# Task objective
Search the records for the word "pose" and pick out every line that has it.

━━ Input

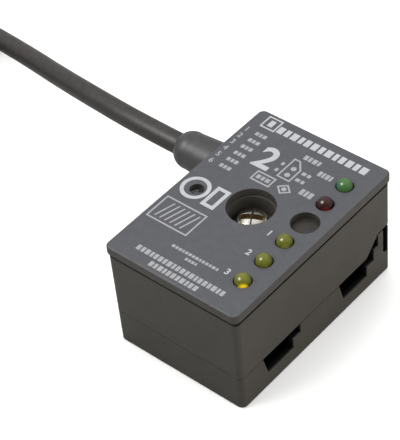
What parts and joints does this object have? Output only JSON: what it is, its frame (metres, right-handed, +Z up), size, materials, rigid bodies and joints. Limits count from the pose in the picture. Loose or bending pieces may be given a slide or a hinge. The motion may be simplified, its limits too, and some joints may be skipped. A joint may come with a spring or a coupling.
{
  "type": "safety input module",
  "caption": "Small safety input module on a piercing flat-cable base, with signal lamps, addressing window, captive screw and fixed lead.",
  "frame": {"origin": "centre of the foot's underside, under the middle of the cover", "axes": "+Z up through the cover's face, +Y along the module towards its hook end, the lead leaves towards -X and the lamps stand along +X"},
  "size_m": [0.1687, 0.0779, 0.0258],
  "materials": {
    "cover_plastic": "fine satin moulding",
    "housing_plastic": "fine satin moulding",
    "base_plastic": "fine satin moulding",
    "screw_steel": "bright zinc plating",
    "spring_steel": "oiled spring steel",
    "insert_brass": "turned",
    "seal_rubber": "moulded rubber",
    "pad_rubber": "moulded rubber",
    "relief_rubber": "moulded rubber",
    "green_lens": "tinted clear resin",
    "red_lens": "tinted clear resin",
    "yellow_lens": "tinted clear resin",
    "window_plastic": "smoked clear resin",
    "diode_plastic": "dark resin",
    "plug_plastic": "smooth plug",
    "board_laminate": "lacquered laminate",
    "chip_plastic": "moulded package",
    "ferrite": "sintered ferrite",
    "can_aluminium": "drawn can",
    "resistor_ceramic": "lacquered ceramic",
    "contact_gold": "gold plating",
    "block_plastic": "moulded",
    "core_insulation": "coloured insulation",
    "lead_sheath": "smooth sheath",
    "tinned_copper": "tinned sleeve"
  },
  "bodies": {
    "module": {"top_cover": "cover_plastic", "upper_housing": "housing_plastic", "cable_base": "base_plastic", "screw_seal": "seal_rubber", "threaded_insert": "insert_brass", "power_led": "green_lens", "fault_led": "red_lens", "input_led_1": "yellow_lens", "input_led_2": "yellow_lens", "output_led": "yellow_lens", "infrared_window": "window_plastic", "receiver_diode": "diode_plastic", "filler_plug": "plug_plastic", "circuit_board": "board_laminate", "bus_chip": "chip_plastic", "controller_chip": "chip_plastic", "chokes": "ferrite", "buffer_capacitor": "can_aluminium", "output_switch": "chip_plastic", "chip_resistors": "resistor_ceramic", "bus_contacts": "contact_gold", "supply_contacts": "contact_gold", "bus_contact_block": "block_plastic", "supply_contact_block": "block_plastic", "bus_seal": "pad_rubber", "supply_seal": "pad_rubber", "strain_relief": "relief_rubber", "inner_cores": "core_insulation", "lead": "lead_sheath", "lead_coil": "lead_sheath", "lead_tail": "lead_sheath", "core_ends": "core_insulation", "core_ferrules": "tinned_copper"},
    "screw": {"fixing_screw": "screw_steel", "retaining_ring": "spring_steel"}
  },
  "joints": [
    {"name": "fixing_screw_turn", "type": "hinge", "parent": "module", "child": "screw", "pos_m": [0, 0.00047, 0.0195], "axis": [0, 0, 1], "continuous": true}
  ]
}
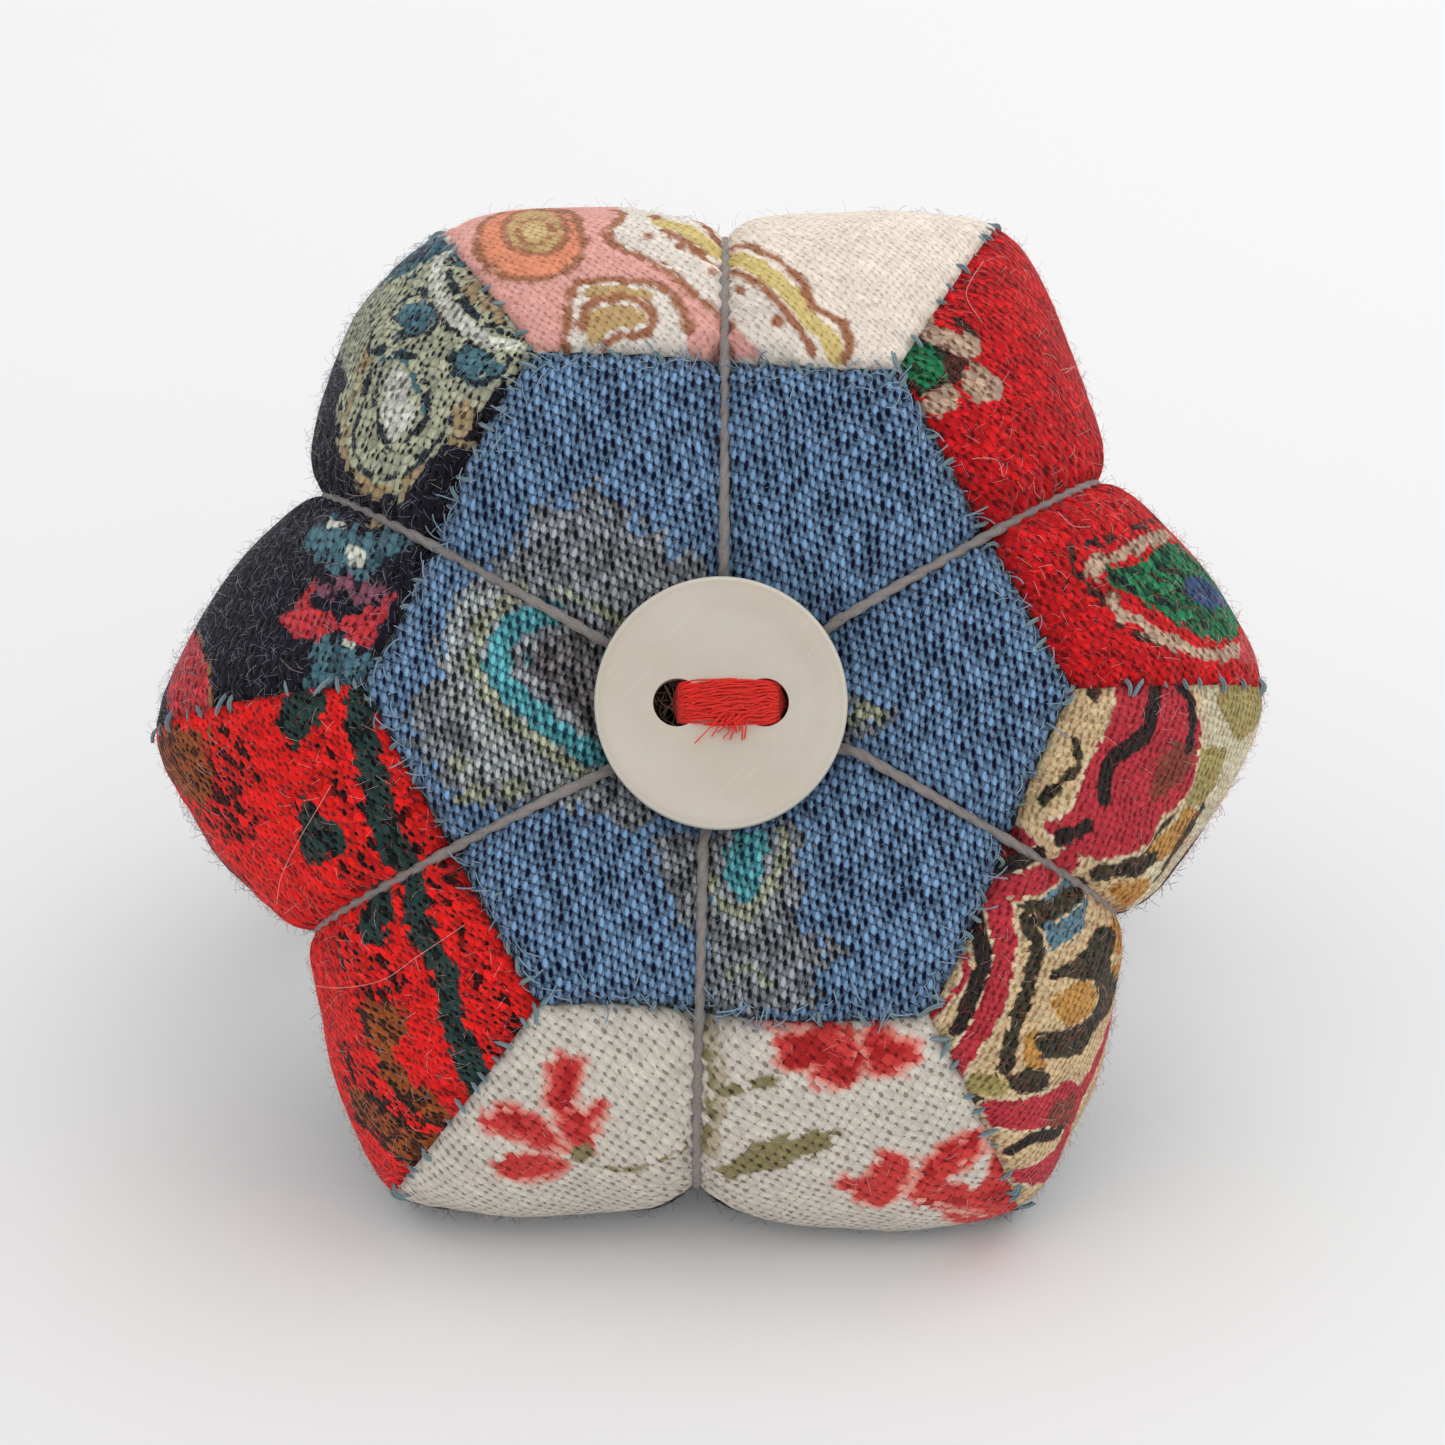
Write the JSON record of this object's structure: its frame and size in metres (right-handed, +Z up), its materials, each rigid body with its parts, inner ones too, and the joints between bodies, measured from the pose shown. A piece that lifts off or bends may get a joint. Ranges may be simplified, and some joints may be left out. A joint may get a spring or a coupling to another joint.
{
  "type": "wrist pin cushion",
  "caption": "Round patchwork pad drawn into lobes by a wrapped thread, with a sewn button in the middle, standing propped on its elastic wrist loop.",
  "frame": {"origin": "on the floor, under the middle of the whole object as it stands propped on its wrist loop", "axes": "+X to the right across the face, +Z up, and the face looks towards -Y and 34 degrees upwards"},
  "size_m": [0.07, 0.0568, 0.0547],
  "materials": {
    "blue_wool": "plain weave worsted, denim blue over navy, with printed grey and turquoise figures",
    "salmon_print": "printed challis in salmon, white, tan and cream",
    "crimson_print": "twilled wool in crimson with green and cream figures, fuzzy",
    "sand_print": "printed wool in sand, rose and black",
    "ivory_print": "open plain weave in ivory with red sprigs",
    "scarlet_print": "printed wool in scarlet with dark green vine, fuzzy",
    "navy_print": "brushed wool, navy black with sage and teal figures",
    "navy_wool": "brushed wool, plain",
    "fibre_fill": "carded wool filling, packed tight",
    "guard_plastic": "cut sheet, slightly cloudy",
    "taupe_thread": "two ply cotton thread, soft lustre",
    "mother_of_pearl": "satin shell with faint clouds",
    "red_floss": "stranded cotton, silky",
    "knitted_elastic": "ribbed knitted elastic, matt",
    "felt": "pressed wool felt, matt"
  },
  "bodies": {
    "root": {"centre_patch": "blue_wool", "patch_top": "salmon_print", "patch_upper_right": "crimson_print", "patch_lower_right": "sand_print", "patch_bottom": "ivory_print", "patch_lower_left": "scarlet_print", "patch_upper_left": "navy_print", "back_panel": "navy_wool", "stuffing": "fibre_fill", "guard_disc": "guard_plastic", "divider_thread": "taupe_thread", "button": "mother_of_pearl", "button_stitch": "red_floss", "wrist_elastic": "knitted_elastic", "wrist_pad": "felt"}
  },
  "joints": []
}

━━━━

# Finished exercise
What parts and joints does this object have? Output only JSON: what it is, its frame (metres, right-handed, +Z up), size, materials, rigid bodies and joints. Limits count from the pose in the picture. Loose or bending pieces may be given a slide or a hinge. The motion may be simplified, its limits too, and some joints may be skipped. A joint may come with a spring or a coupling.
Write the JSON record of this object's structure: its frame and size in metres (right-handed, +Z up), its materials, each rigid body with its parts, inner ones too, and the joints between bodies, measured from the pose shown. A piece that lifts off or bends may get a joint. Ranges may be simplified, and some joints may be left out. A joint may get a spring or a coupling to another joint.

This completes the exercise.